An important part of truly learning how to think, he says, is becoming "just a little less arrogant" -- having some awareness of how little we actually know, and behaving accordingly.

"To have just a little critical awareness about myself and my certainties," Wallace explains. "Because a huge percentage of the stuff that I tend to be automatically certain of is, it turns out, totally wrong and deluded. I have learned this the hard way, as I predict you graduates will, too."

Educating ourselves is a lifelong process of stripping away our deeply-held convictions and assumptions in order to transcend our own limited viewpoints and, as a result, allow ourselves to think more openly and broadly. For Wallace, this is a way to escape the confines of our own minds.

Growing is a movement from narcissism to connection.

We live and think from a completely self-centered place, says Wallace -- and of course, it's natural to perceive all things relative to ourselves. This is the way we automatically engage with the world -- self-centeredness is our "default setting."

"Everything in my own immediate experience supports my deep belief that I am the absolute centre of the universe; the realest, most vivid and important person in existence," explains Wallace.

But this self-centered mindset can keep us from engaging with the world with awareness and compassion. Our work as people who are learning to think, says Wallace, is to choose in each day and moment (for instance, when we're sitting in traffic or waiting in line at the supermarket, annoyed and impatient at anyone who might be slowing us down) to move beyond our own self-centered frame of mind.

"It's a matter of my choosing to do the work of somehow altering or getting free of my natural, hard-wired default setting which is to be deeply and literally self-centered and to see and interpret everything through this lens of self," says Wallace.

Stay present and open.

Wallace's address touched upon an ancient truth: The mind is naturally unruly, and if we are to live with a sense of freedom and peacefulness, we must take some measures to gain control over it. Wallace quotes the old cliche, "The mind is an excellent servant but a terrible master."

"It is extremely difficult to stay alert and attentive," says Wallace, "instead of getting hypnotized by the constant monologue inside your own head."

But learning to stay alert and attentive are central to learning how to think.

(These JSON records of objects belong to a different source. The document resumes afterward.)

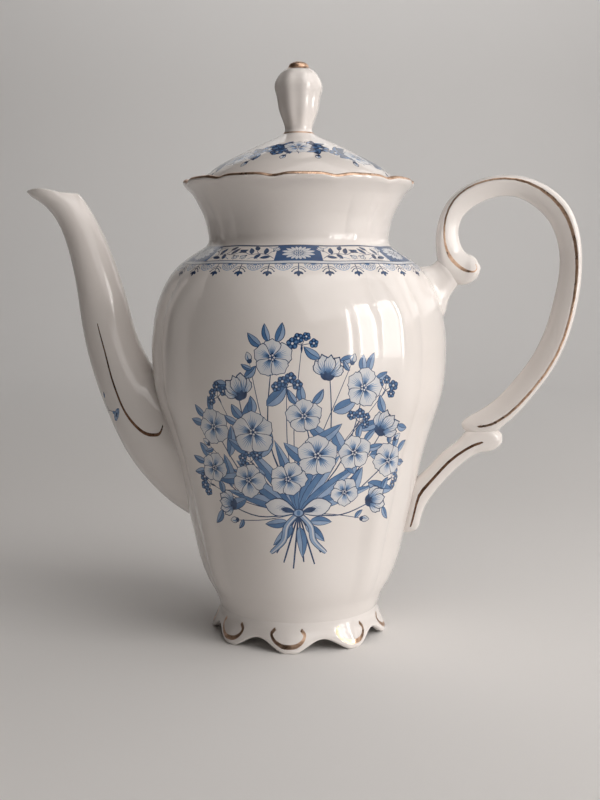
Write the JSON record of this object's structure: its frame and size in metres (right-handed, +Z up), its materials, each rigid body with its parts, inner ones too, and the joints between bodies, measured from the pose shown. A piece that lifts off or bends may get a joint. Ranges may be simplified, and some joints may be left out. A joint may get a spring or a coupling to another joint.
{
  "type": "teapot",
  "caption": "Tall porcelain teapot: lobed body, flared wavy rim, long S-curved spout, open scroll handle, scalloped foot, loose domed lid with fluted knob, gilt lines and blue flower decor.",
  "frame": {"origin": "On the pot's axis, on the surface it stands on.", "axes": "+Z up along the pot's axis, +X towards the handle, -X towards the spout, -Y towards the front."},
  "size_m": [0.2441, 0.1296, 0.25],
  "materials": {
    "porcelain": "glossy glaze",
    "gilding": "burnished gilt line",
    "blue_decor": "underglaze blue"
  },
  "bodies": {
    "pot": {"pot_body": "porcelain", "foot_ring": "porcelain", "spout": "porcelain", "handle_loop": "porcelain", "handle_boss": "porcelain", "handle_bracket": "porcelain"},
    "lid": {"lid_cover": "porcelain", "lid_knob": "porcelain"}
  },
  "joints": [
    {"name": "lid_lift", "type": "slide", "parent": "pot", "child": "lid", "axis": [0, 0, 1], "range_m": [0, 0.08]}
  ]
}
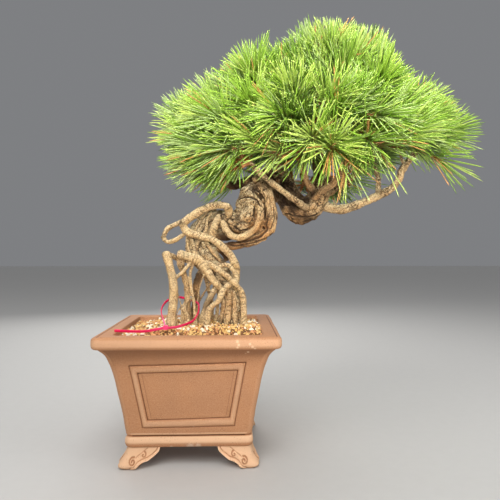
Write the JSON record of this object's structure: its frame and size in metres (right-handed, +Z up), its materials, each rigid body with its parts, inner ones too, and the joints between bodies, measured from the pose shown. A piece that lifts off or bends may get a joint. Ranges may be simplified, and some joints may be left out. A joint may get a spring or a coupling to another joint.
{
  "type": "japanese black pine bonsai in a square clay pot",
  "caption": "Japanese black pine bonsai with bared, twisting roots and a broad needle canopy leaning to one side, in a square unglazed clay pot on bracket feet.",
  "frame": {"origin": "on the table plane, under the middle of the whole plant's box, which lies to the right of the pot because the canopy leans that way", "axes": "+Z up; +X to the right of the front view, the way the canopy leans; +Y away from the viewer of the front"},
  "size_m": [0.532, 0.3342, 0.6014],
  "materials": {
    "clay": "matt unglazed brown clay with pale scratches and a mineral bloom",
    "grit": "loose mixed grit of baked clay and pumice",
    "tie": "smooth moulded plastic, ribbed on one face",
    "bark": "rough grey-brown bark in small plates",
    "root_bark": "pale root bark with rings and dark pores",
    "needles": "paired green needles on brown twigs"
  },
  "bodies": {
    "root": {"pot": "clay", "foot_front_left": "clay", "foot_front_right": "clay", "foot_back_right": "clay", "foot_back_left": "clay", "soil": "grit", "cable_tie": "tie", "trunk": "bark", "root_arch_upper": "root_bark", "root_arch_lower": "root_bark", "root_loop_upper": "root_bark", "root_loop_lower": "root_bark", "root_post": "root_bark", "root_post_arm": "root_bark", "root_knee": "root_bark", "root_knee_leg": "root_bark", "root_cross": "root_bark", "root_diagonal": "root_bark", "root_small_loop": "root_bark", "root_fork_left": "root_bark", "root_fork_back": "root_bark", "root_shaded": "root_bark", "root_thin": "root_bark", "root_strand": "root_bark", "root_stub": "root_bark", "root_band": "root_bark", "root_round_burl": "root_bark", "bough_left_front": "bark", "bough_left_back": "bark", "bough_top_left": "bark", "bough_front": "bark", "bough_back": "bark", "bough_middle": "bark", "bough_middle_back": "bark", "bough_right": "bark", "bough_right_inner": "bark", "dead_twig": "bark", "mass_left_front": "needles", "mass_left_back": "needles", "mass_top_left": "needles", "mass_front": "needles", "mass_back": "needles", "mass_top": "needles", "mass_front_right": "needles", "mass_back_right": "needles", "mass_right": "needles", "mass_top_right": "needles"}
  },
  "joints": []
}
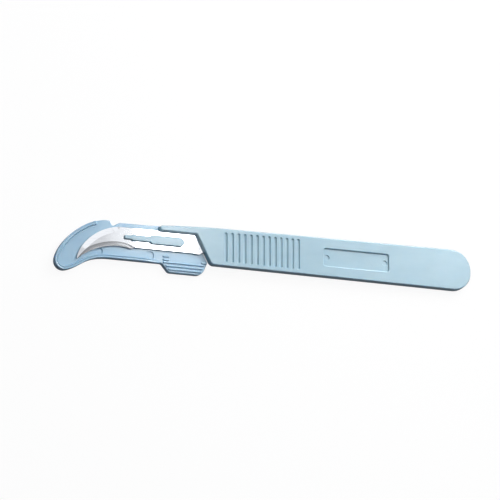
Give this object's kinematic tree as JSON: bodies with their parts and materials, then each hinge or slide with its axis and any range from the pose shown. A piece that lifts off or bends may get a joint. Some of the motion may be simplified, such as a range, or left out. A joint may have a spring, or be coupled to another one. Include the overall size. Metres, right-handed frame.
{
  "type": "disposable scalpel",
  "caption": "Flat moulded scalpel handle with grip grooves, a hook-shaped steel blade seated on a stepped boss, and a push-off moulded guard that covers the blade.",
  "frame": {"origin": "middle of the flat back of the grip", "axes": "+X along the handle towards the rounded butt, with the blade towards -X; +Y across the handle towards the blade's back; +Z out of the grooved and panelled face"},
  "size_m": [0.1468, 0.0194, 0.004],
  "materials": {
    "handle_plastic": "light blue moulded plastic, satin",
    "blade_steel": "bright steel strip with ground faces",
    "guard_plastic": "light blue moulded plastic, satin"
  },
  "bodies": {
    "root": {"handle": "handle_plastic", "blade": "blade_steel", "blade_guard": "guard_plastic"}
  },
  "joints": []
}
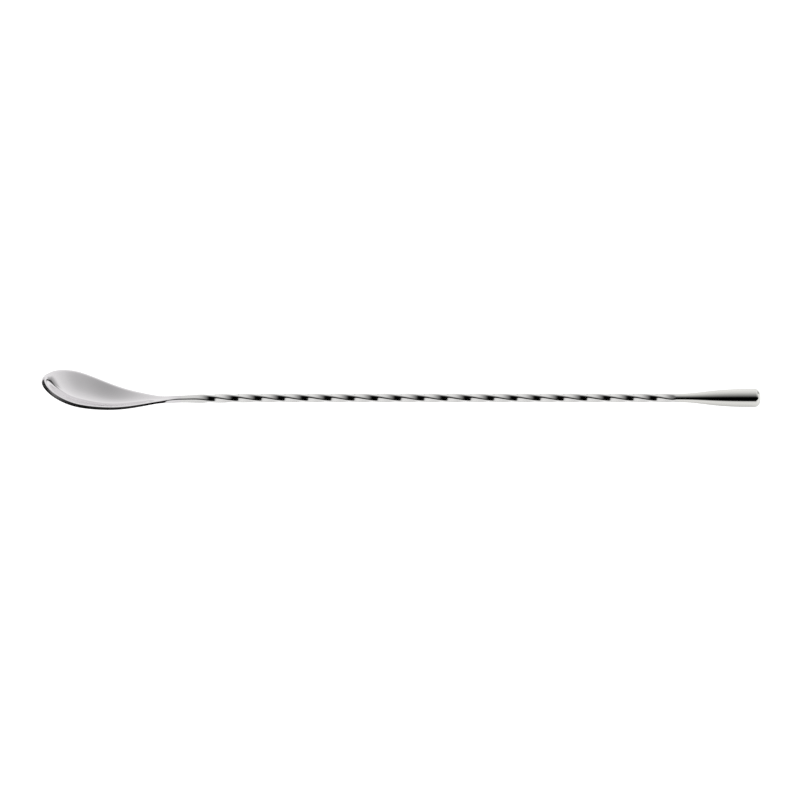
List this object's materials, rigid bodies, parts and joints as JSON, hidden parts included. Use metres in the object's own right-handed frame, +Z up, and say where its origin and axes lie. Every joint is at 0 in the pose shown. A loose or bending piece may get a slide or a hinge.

If we can learn to exercise some control over how and what we think, we'll become increasingly able to choose what we pay attention to and how we construct meaning from our experiences.

Wallace jokes that if you're unable to exercise this choice as an adult, you'll be "totally hosed":

"This is what the real, no bullshit value of your liberal arts education is supposed to be about: how to keep from going through your comfortable, prosperous, respectable adult life dead, unconscious, a slave to your head and to your natural default setting of being uniquely, completely, imperially alone day in and day out," says Wallace.

Through the "day in and day out" of adult life, Wallace says, we must choose how we react to countless small annoyances, boredoms, frustrations and injustices. When something doesn't go our way (even if it's simply getting stuck in traffic), we make the situation about ourselves -- what we want and how unfair it is that we're not getting it.

"That petty, frustrating crap like this is exactly where the work of choosing is gonna come in," says Wallace. "Because the traffic jams and crowded aisles and long checkout lines give me time to think, and if I don't make a conscious decision about how to think and what to pay attention to, I'm gonna be pissed and miserable every time I have to shop.

Create your own meaning.

Learning how to think leads to the freedom to consciously impose meaning on your own experience.

"You get to consciously decide what has meaning and what doesn't," says Wallace. "You get to decide what to worship."

In some of the speech's most memorable words, he explains:

"In the day-to-day trenches of adult life, there is actually no such thing as atheism. There is no such thing as not worshipping. Everybody worships. The only choice we get is what to worship. And the compelling reason for maybe choosing some sort of god or spiritual-type thing to worship -- be it JC or Allah, be it YHWH or the Wiccan Mother Goddess, or the Four Noble Truths, or some inviolable set of ethical principles -- is that pretty much anything else you worship will eat you alive. If you worship money and things, if they are where you tap real meaning in life, then you will never have enough, never feel you have enough. It's the truth. Worship your body and beauty and sexual allure and you will always feel ugly. And when time and age start showing, you will die a million deaths before they finally grieve you."

Above all, be good to others.

We educate ourselves and learn to control the mind for one important end: To be less self centered and more connected to others; to choose compassion in as many moments as we can.

"The really important kind of freedom," says Wallace, "involves attention and awareness and discipline, and being able truly to care about other people and to sacrifice for them over and over in myriad petty, unsexy ways every day."